YOUR TASK: Lines that hold the word "shown" should be located and copied.

## begin SUPPLIED RECORDS

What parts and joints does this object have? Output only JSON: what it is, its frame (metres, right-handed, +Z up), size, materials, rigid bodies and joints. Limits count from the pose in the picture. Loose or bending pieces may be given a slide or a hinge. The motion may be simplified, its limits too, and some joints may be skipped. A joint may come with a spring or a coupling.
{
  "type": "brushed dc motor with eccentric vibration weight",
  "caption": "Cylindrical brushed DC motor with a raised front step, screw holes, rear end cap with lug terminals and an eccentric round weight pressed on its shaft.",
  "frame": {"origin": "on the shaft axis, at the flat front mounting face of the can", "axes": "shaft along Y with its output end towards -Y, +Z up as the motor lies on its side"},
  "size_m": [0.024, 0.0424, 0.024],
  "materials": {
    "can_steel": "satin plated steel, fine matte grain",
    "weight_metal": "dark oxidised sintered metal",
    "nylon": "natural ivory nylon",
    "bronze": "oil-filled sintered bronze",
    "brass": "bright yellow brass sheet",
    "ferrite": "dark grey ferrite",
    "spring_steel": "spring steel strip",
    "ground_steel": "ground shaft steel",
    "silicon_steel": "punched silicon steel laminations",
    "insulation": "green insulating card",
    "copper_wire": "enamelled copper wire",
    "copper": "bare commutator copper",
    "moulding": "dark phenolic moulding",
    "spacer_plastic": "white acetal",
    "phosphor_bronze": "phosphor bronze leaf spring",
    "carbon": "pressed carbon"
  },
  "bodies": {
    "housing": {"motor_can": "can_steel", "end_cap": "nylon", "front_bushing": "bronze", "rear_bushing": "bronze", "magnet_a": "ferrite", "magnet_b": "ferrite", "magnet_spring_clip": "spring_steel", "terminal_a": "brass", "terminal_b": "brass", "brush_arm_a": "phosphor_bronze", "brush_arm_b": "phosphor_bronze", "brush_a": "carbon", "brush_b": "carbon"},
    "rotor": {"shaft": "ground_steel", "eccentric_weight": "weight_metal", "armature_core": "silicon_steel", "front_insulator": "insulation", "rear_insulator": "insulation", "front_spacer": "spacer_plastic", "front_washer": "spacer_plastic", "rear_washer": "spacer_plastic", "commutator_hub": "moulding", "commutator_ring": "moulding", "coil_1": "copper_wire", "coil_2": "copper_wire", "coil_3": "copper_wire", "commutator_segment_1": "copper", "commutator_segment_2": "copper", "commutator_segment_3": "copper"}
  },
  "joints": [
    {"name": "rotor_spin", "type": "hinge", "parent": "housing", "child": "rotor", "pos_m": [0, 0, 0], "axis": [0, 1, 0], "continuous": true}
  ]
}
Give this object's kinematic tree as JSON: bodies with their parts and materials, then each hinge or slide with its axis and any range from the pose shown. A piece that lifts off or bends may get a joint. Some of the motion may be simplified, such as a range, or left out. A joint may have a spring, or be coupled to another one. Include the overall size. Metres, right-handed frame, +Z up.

## end SUPPLIED RECORDS
## begin SUPPLIED RECORDS

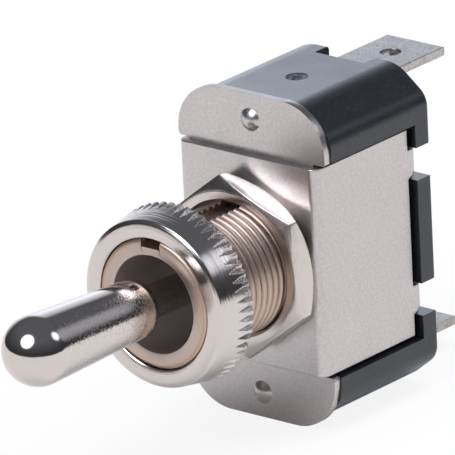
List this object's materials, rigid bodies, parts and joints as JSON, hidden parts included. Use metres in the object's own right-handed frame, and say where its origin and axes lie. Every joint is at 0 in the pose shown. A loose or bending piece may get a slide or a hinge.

## end SUPPLIED RECORDS

RESULT FOR THIS EXERCISE:
Give this object's kinematic tree as JSON: bodies with their parts and materials, then each hinge or slide with its axis and any range from the pose shown. A piece that lifts off or bends may get a joint. Some of the motion may be simplified, such as a range, or left out. A joint may have a spring, or be coupled to another one. Include the overall size. Metres, right-handed frame, +Z up.
List this object's materials, rigid bodies, parts and joints as JSON, hidden parts included. Use metres in the object's own right-handed frame, and say where its origin and axes lie. Every joint is at 0 in the pose shown. A loose or bending piece may get a slide or a hinge.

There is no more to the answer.